Data provided
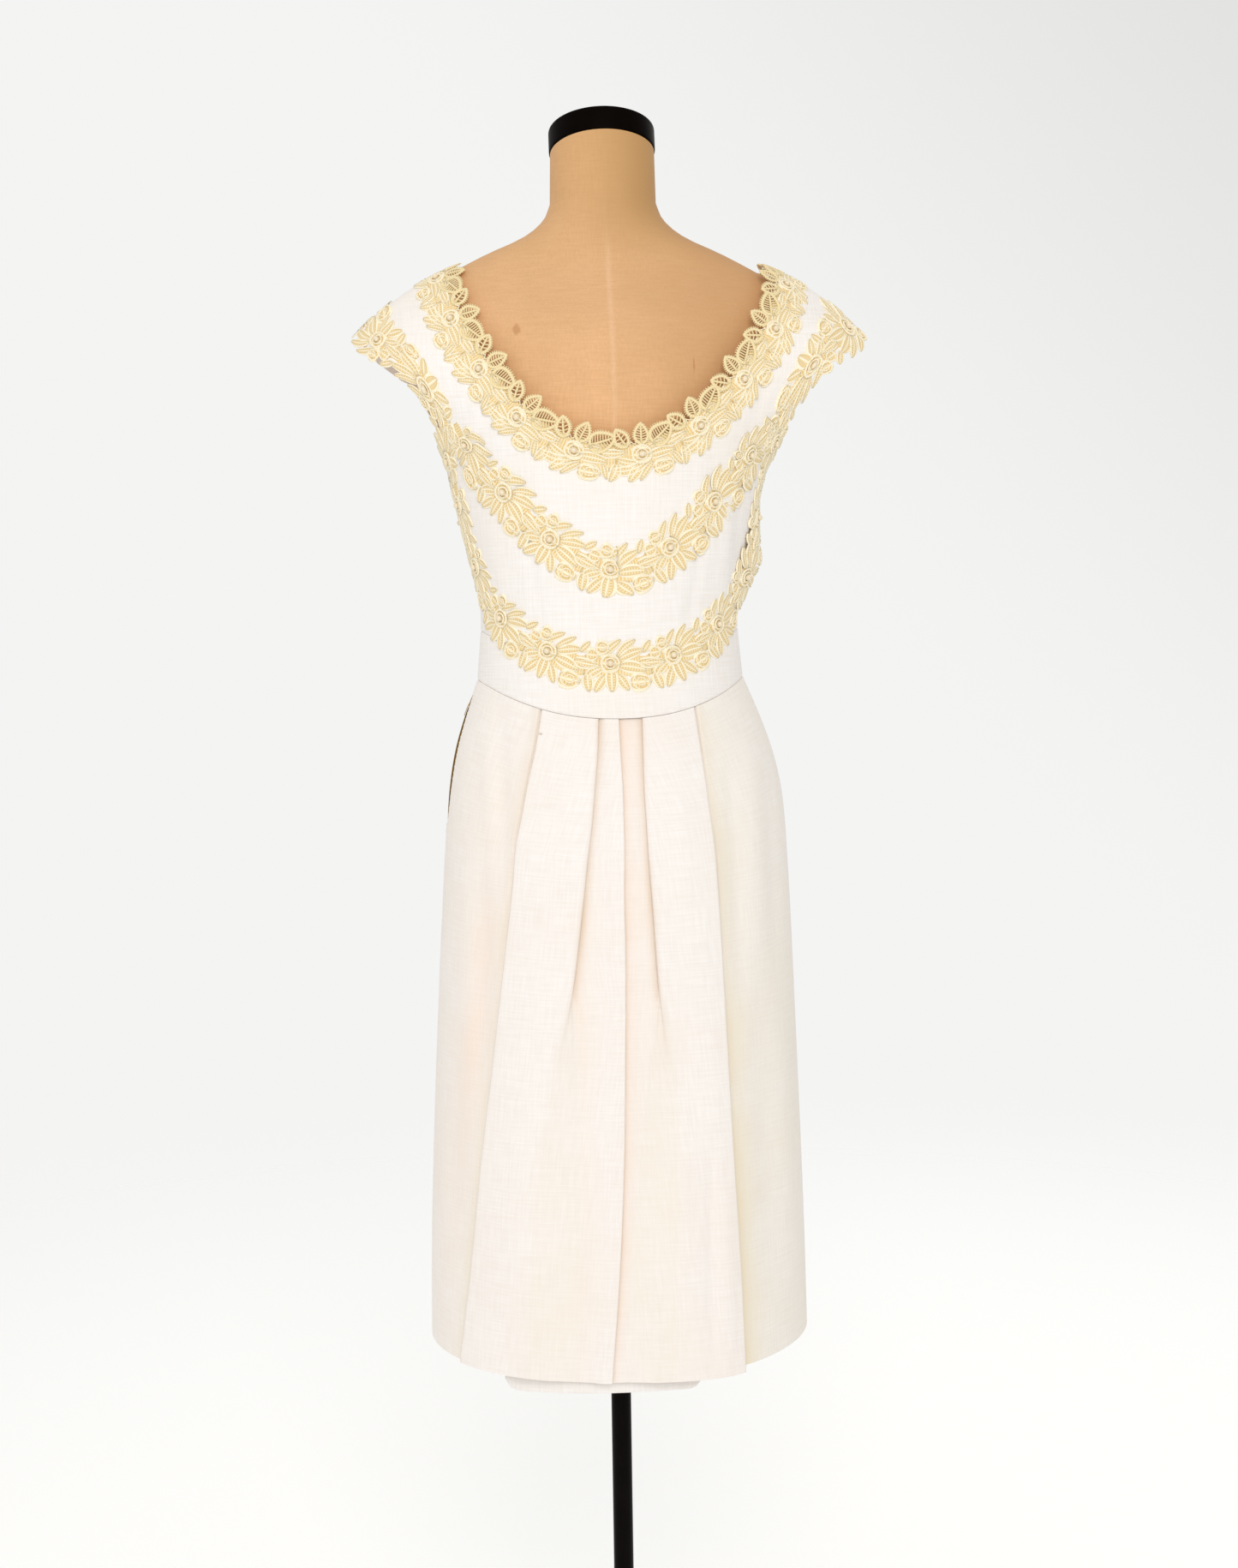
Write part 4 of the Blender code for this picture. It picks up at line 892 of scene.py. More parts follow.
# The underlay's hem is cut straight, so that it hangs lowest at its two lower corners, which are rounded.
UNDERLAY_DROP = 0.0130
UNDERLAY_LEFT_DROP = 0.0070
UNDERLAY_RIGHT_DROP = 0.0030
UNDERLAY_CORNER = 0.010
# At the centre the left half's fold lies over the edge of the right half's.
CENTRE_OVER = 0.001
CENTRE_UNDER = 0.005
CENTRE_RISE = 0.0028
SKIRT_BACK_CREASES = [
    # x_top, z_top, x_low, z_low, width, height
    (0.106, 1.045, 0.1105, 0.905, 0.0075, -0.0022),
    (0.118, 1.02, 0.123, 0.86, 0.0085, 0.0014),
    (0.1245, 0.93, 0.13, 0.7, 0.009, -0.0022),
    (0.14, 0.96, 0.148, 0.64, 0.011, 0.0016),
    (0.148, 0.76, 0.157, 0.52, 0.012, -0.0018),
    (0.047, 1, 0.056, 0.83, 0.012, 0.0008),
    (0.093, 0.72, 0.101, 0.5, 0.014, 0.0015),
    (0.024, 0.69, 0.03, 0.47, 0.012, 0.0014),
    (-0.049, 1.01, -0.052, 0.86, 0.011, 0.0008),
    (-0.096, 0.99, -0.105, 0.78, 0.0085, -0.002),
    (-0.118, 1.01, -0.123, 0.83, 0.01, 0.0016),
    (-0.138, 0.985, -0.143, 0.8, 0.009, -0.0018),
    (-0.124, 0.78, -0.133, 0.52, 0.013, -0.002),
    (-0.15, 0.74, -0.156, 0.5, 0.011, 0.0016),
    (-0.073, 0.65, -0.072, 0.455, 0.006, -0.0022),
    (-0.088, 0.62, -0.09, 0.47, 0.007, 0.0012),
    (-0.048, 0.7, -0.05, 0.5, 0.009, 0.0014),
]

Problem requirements
Quote every line of the data, word for word.

Exercise output
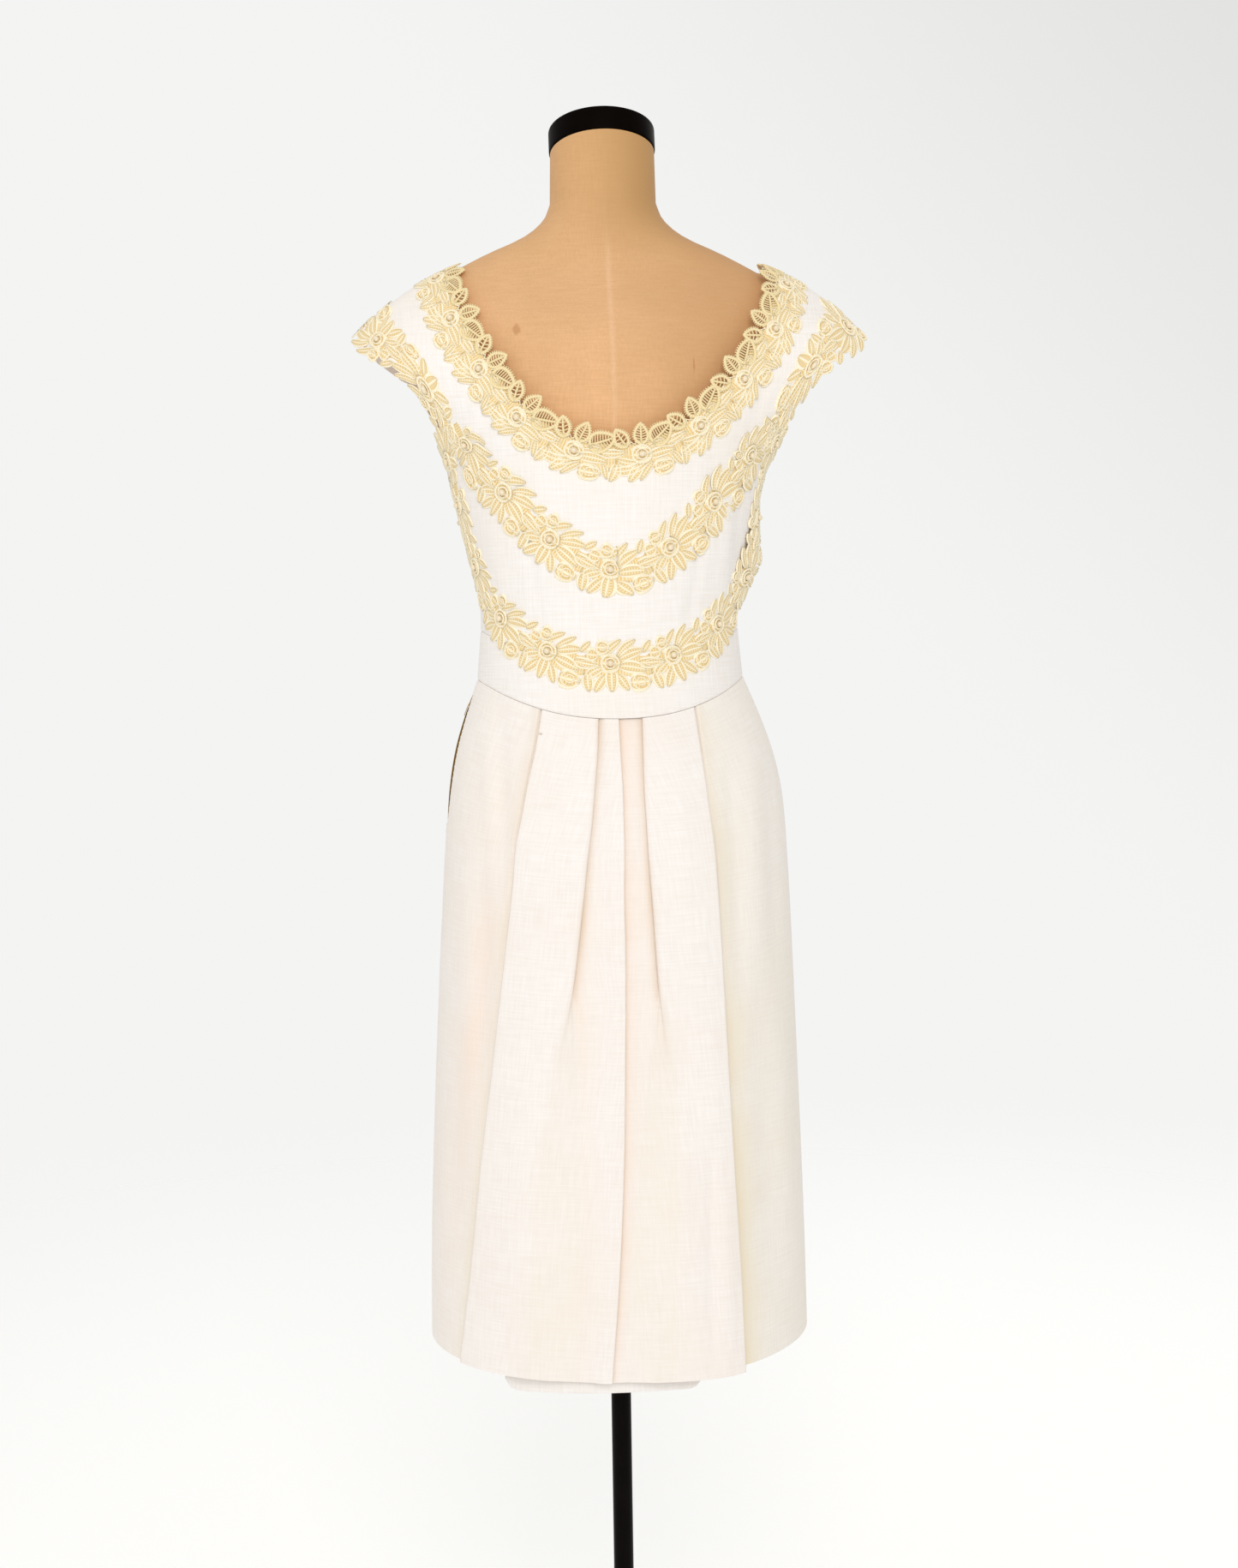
Write part 4 of the Blender code for this picture. It picks up at line 892 of scene.py. More parts follow.
# The underlay's hem is cut straight, so that it hangs lowest at its two lower corners, which are rounded.
UNDERLAY_DROP = 0.0130
UNDERLAY_LEFT_DROP = 0.0070
UNDERLAY_RIGHT_DROP = 0.0030
UNDERLAY_CORNER = 0.010
# At the centre the left half's fold lies over the edge of the right half's.
CENTRE_OVER = 0.001
CENTRE_UNDER = 0.005
CENTRE_RISE = 0.0028
SKIRT_BACK_CREASES = [
    # x_top, z_top, x_low, z_low, width, height
    (0.106, 1.045, 0.1105, 0.905, 0.0075, -0.0022),
    (0.118, 1.02, 0.123, 0.86, 0.0085, 0.0014),
    (0.1245, 0.93, 0.13, 0.7, 0.009, -0.0022),
    (0.14, 0.96, 0.148, 0.64, 0.011, 0.0016),
    (0.148, 0.76, 0.157, 0.52, 0.012, -0.0018),
    (0.047, 1, 0.056, 0.83, 0.012, 0.0008),
    (0.093, 0.72, 0.101, 0.5, 0.014, 0.0015),
    (0.024, 0.69, 0.03, 0.47, 0.012, 0.0014),
    (-0.049, 1.01, -0.052, 0.86, 0.011, 0.0008),
    (-0.096, 0.99, -0.105, 0.78, 0.0085, -0.002),
    (-0.118, 1.01, -0.123, 0.83, 0.01, 0.0016),
    (-0.138, 0.985, -0.143, 0.8, 0.009, -0.0018),
    (-0.124, 0.78, -0.133, 0.52, 0.013, -0.002),
    (-0.15, 0.74, -0.156, 0.5, 0.011, 0.0016),
    (-0.073, 0.65, -0.072, 0.455, 0.006, -0.0022),
    (-0.088, 0.62, -0.09, 0.47, 0.007, 0.0012),
    (-0.048, 0.7, -0.05, 0.5, 0.009, 0.0014),
]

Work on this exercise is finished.